Exporting from Spark / Importing to BigQuery
Spark Source Data Type | BigQuery Target Data Type |
---|---|
BooleanType | BOOL |
ByteType | INT64 |
ShortType | INT64 |
IntegerType | INT64 |
LongType | INT64 |
FloatType | FLOAT64 |
DoubleType | FLOAT64 |
<= DecimalType(38, 9) | NUMERIC |
> DecimalType(38, 9) | STRING |
StringType | STRING |
BinaryType | BYTES |
StructType | STRUCT |
TimestampType | TIMESTAMP |
DateType | DATE |
MapType | Repeated key-value STRUCT |
ArrayType | Repeated field |
Other | STRING |
For more information on supported BigQuery data types see https://cloud.google.com/bigquery/docs/reference/standard-sql/data-types.
When using intermediate GCS data extracts (Parquet, Avro, ORC, ...) the result depends on the data format being used. Consult the data format's specification for information on supported data types. Furthermore, see the following resources on type conversions supported by BigQuery:
- Parquet: https://cloud.google.com/bigquery/docs/loading-data-cloud-storage-parquet
- Avro: https://cloud.google.com/bigquery/docs/loading-data-cloud-storage-avro
- ORC: https://cloud.google.com/bigquery/docs/loading-data-cloud-storage-orc
- JSON: https://cloud.google.com/bigquery/docs/loading-data-cloud-storage-json
- CSV: https://cloud.google.com/bigquery/docs/loading-data-cloud-storage-csv
Providing key file is only possible in local cluster mode, since app deployed on GC will try to resolve a location on HDFS. It's not a good practice to keep key files stored as cloud resource.

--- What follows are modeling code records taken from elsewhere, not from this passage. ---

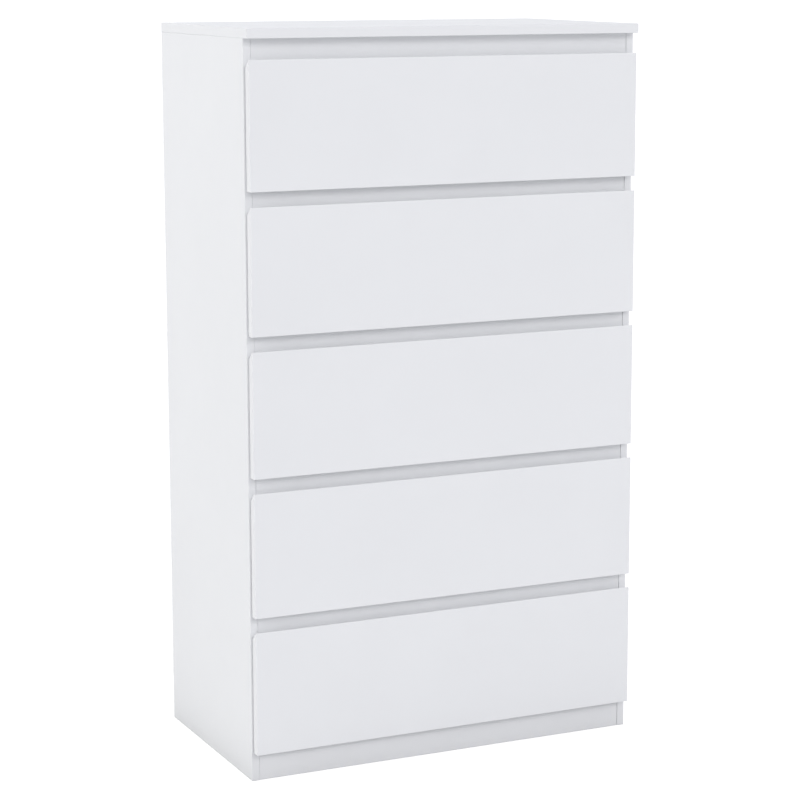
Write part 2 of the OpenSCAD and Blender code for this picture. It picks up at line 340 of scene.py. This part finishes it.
# Where the screws sit: shares of the runner member's length, and the height above its lower edge. SHEET is
# the member's thickness
SCREW_PLACES = (0.06, 0.5, 0.90)
SCREW_HEIGHT = 0.0095
SHEET = 0.001


def screw_head(mesh, place, side):
    """Adds a low domed head with a cross recess to a bmesh. It sits on a wall at place, facing side * X."""
    rings = [(HEAD_RADIUS, 0.0), (HEAD_RADIUS, RIM_HEIGHT)]
    for step in range(1, DOME_STEPS + 1):
        turn = step / DOME_STEPS * math.pi / 2
        radius = (HEAD_RADIUS - CROSS_ARM) * math.cos(turn) + FLAT_RADIUS
        rings.append((radius, RIM_HEIGHT + (HEAD_HEIGHT - RIM_HEIGHT) * math.sin(turn)))
    loops = [[mesh.verts.new(at_head(place, side, radius * math.cos(a), radius * math.sin(a), height))
              for a in angles(HEAD_SIDES)] for radius, height in rings]
    for low, high in zip(loops, loops[1:]):
        for k in range(HEAD_SIDES):
            after = (k + 1) % HEAD_SIDES
            mesh.faces.new((low[k], low[after], high[after], high[k]))
    mesh.faces.new(loops[0])
    cross_recess(mesh, loops[-1], place, side)


def angles(count):
    return [2 * math.pi * k / count for k in range(count)]


def at_head(place, side, across, up, out):
    return place + Vector((side * out, across, up))


def cross_outline():
    """The twelve corners of the cross, turning the same way as the head's rings."""
    arm, half = CROSS_ARM, CROSS_WIDTH / 2
    return [(arm, -half), (arm, half), (half, half), (half, arm), (-half, arm), (-half, half),
            (-arm, half), (-arm, -half), (-half, -half), (-half, -arm), (half, -arm), (half, -half)]


def cross_recess(mesh, rim, place, side):
    """Closes the top of a head with a flat that a cross is sunk into."""
    brink = [mesh.verts.new(at_head(place, side, a, b, HEAD_HEIGHT)) for a, b in cross_outline()]
    floor = [mesh.verts.new(at_head(place, side, a, b, HEAD_HEIGHT - CROSS_DEPTH)) for a, b in cross_outline()]
    rim_edges = [mesh.edges.get((rim[k], rim[(k + 1) % len(rim)])) for k in range(len(rim))]
    brink_edges = [mesh.edges.new((brink[k], brink[(k + 1) % len(brink)])) for k in range(len(brink))]
    bmesh.ops.triangle_fill(mesh, use_beauty=True, edges=rim_edges + brink_edges)
    for k in range(len(brink)):
        after = (k + 1) % len(brink)
        mesh.faces.new((brink[k], brink[after], floor[after], floor[k]))
    mesh.faces.new(floor)


def runner_screws(number):
    """The six screws that hold a drawer's two runner members to its box sides."""
    low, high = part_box(f"drawer_{number}_runners")
    mesh = bmesh.new()
    for side, node in ((1, "side_right"), (-1, "side_left")):
        box_low, box_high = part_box(f"drawer_{number}_{node}")
        wall = (box_high[X] if side > 0 else -box_low[X]) + SHEET
        for share in SCREW_PLACES:
            y = low[Y] + share * (high[Y] - low[Y])
            screw_head(mesh, Vector((side * wall, y, low[Z] + SCREW_HEIGHT)), side)
    bmesh.ops.recalc_face_normals(mesh, faces=mesh.faces)
    name = f"drawer_{number}_runner_screws"
    data = bpy.data.meshes.new(name)
    mesh.to_mesh(data)
    mesh.free()
    data.materials.append(plated)
    screws = bpy.data.objects.new(name, data)
    bpy.context.collection.objects.link(screws)
    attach(screws, f"drawer_{number}")
    return screws


for number in range(1, len(DRAWERS) + 1):
    runner_screws(number)


# ---------------------------------------------------------------- studio

# The floor that lights the chest isn't seen, and carries a painted shade that grows darker near the chest's
# foot, standing in for the shade that falls there. The floor and the backdrop that are seen light nothing, so
# they stay white
FLOOR_SIZE = 400.0
FLOOR_GAP = 0.0004
FLOOR_TONE = (0.80, 0.80, 0.80)
# The painted shade of the hidden floor at the chest's foot, and how far out it reaches
PAINTED_FOOT_SHADE = (0.50, 0.50, 0.50)
FOOT_REACH = 0.10
SEEN_TONE = (0.45, 0.45, 0.45)
SEEN_GLOW = 0.78
BACKDROP_GLOW = 1.1
BACKDROP_RADIUS = 150.0

# Light from all round, and the fills added to it from the left, the top and the back: where each comes
# from, how narrow it is, and its linear colour
AMBIENT = (0.672, 0.682, 0.712)
FILLS = (
    ((-1.0, 0.0, 0.0), 3.0, (1.640, 1.610, 1.510)),
    ((0.0, 0.0, 1.0), 3.0, (0.020, 0.020, 0.030)),
    ((0.0, 1.0, 0.0), 3.0, (0.50, 0.50, 0.50)),
)

# Keys: where each comes from, its watts per square metre and its colour. They are as wide as a soft box
KEYS = (
    ("right_key", (0.499, -0.729, 0.468), 0.512, (1.02, 1.0, 1.0)),
    ("front_key", (0.0, -0.883, 0.469), 0.365, (1.02, 1.0, 1.0)),
)
KEY_WIDTH = math.radians(24.0)

# Camera: where it stands, how far it turns right of the chest's depth axis and how far it looks down
CAMERA_PLACE = (-1.7273, -3.7522, 1.3314)
CAMERA_TURN = math.radians(25.479)
CAMERA_DIP = math.radians(10.017)
CAMERA_LENS = 109.14
CAMERA_SHIFT = (-0.0384, -0.0154)


def staged(name, mesh, seen):
    """A piece of the set: only the camera sees it, or only the light does."""
    made = bpy.data.objects.new(name, mesh)
    bpy.context.collection.objects.link(made)
    made.visible_camera = seen
    for kind in ("visible_diffuse", "visible_glossy", "visible_transmission", "visible_shadow"):
        setattr(made, kind, not seen)
    return made


def floor(name, drop, seen):
    mesh = bpy.data.meshes.new(name)
    half = FLOOR_SIZE / 2
    corners = [(-half, -half, -drop), (half, -half, -drop), (half, half, -drop), (-half, half, -drop)]
    mesh.from_pydata(corners, [], [(0, 1, 2, 3)])
    return staged(name, mesh, seen)


def backdrop():
    shell = bmesh.new()
    bmesh.ops.create_icosphere(shell, subdivisions=3, radius=BACKDROP_RADIUS)
    mesh = bpy.data.meshes.new("backdrop")
    shell.to_mesh(mesh)
    shell.free()
    mesh.materials.append(glowing("backdrop_white", (0.0, 0.0, 0.0), BACKDROP_GLOW).material)
    return staged("backdrop", mesh, True)


def glowing(name, tone, glow):
    made = Shader(name, roughness=0.9, specular=0.0)
    made.colour(tone)
    made.surface.inputs["Emission Color"].default_value = (1.0, 1.0, 1.0, 1.0)
    made.surface.inputs["Emission Strength"].default_value = glow
    return made


def floor_bounce():
    """The tone of the floor that lights the chest, by its distance from the chest's foot: a painted shade,
    darker near the foot.
    """
    made = glowing("floor_bounce", FLOOR_TONE, 0.0)
    low, high = cad_box
    foot = (high[X], high[Y], 1.0)
    past = made.vector("SUBTRACT", made.vector("ABSOLUTE", made.places.outputs["Object"], foot), foot)
    away = made.vector("LENGTH", made.vector("MAXIMUM", past, (0.0, 0.0, 0.0)), (0.0, 0.0, 0.0), "Value")
    # Painted shade: the floor's colour falls towards the chest's foot, where shade would fall
    near = made.remap(away, 0.0, 1.0, 0.0, FOOT_REACH, "SMOOTHSTEP")
    made.colour(made.blend(near, PAINTED_FOOT_SHADE, FLOOR_TONE))
    return made.material


def sky():
    world = bpy.data.worlds.new("studio")
    world.use_nodes = True
    graph = Graph(world.node_tree)
    light = AMBIENT
    for direction, sharpness, colour in FILLS:
        towards = graph.vector("DOT_PRODUCT", graph.places.outputs["Generated"], direction, "Value")
        lobe = graph.math("POWER", graph.math("MAXIMUM", towards, 0.0), sharpness)
        light = graph.vector("ADD", graph.vector("MULTIPLY", lobe, colour), light)
    background = world.node_tree.nodes["Background"]
    background.inputs["Strength"].default_value = 1.0
    graph.feed(background.inputs["Color"], light)
    return world


def key(name, direction, strength, colour):
    data = bpy.data.lights.new(name, "SUN")
    data.energy = strength
    data.angle = KEY_WIDTH
    data.color = colour
    made = bpy.data.objects.new(name, data)
    made.rotation_euler = (-Vector(direction)).to_track_quat("-Z", "Y").to_euler()
    bpy.context.collection.objects.link(made)
    return made


def studio():
    bpy.context.scene.world = sky()
    floor("floor_light", 2 * FLOOR_GAP, False).data.materials.append(floor_bounce())
    white = glowing("floor_white", SEEN_TONE, SEEN_GLOW).material
    floor("floor_seen", FLOOR_GAP, True).data.materials.append(white)
    backdrop()
    for settings in KEYS:
        key(*settings)


def camera():
    data = bpy.data.cameras.new("camera")
    data.lens = CAMERA_LENS
    data.shift_x, data.shift_y = CAMERA_SHIFT
    data.clip_end = 2 * FLOOR_SIZE
    made = bpy.data.objects.new("camera", data)
    made.location = CAMERA_PLACE
    made.rotation_euler = (math.pi / 2 - CAMERA_DIP, 0.0, -CAMERA_TURN)
    bpy.context.collection.objects.link(made)
    bpy.context.scene.camera = made


studio()
camera()
bpy.context.scene.view_settings.view_transform = "Standard"
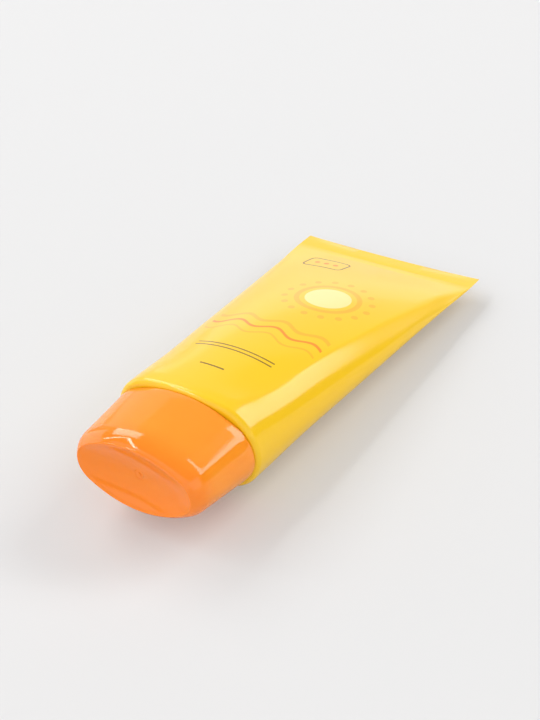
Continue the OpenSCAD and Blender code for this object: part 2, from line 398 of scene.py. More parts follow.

If you need to run via gcloud you can authenticate with service account JSON file using:
gcloud auth activate-service-account --key-file=[KEY-FILE]
Using local cluster mode it is possible to provide the key file as an argument to the spark job.
Information on how to generate service account credentials can be found at
https://cloud.google.com/storage/docs/authentication#service_accounts.
The service account key file can either be passed directly via BigQueryConfig
or
it can be passed through an environment variable:
export GOOGLE_APPLICATION_CREDENTIALS=/path/to/your/service_account_keyfile.json
(see https://cloud.google.com/docs/authentication/getting-started for more information).
When running on Google Cloud, e.g. Google Cloud Dataproc,
application default credentials
may be used in which case it is not necessary to specify a service account key file.
MIT License
Copyright (c) 2018 Mirai Solutions GmbH
Permission is hereby granted, free of charge, to any person obtaining a copy of this software and associated documentation files (the "Software"), to deal in the Software without restriction, including without limitation the rights to use, copy, modify, merge, publish, distribute, sublicense, and/or sell copies of the Software, and to permit persons to whom the Software is furnished to do so, subject to the following conditions:
The above copyright notice and this permission notice shall be included in all copies or substantial portions of the Software.
THE SOFTWARE IS PROVIDED "AS IS", WITHOUT WARRANTY OF ANY KIND, EXPRESS OR IMPLIED, INCLUDING BUT NOT LIMITED TO THE WARRANTIES OF MERCHANTABILITY, FITNESS FOR A PARTICULAR PURPOSE AND NONINFRINGEMENT. IN NO EVENT SHALL THE AUTHORS OR COPYRIGHT HOLDERS BE LIABLE FOR ANY CLAIM, DAMAGES OR OTHER LIABILITY, WHETHER IN AN ACTION OF CONTRACT, TORT OR OTHERWISE, ARISING FROM, OUT OF OR IN CONNECTION WITH THE SOFTWARE OR THE USE OR OTHER DEALINGS IN THE SOFTWARE.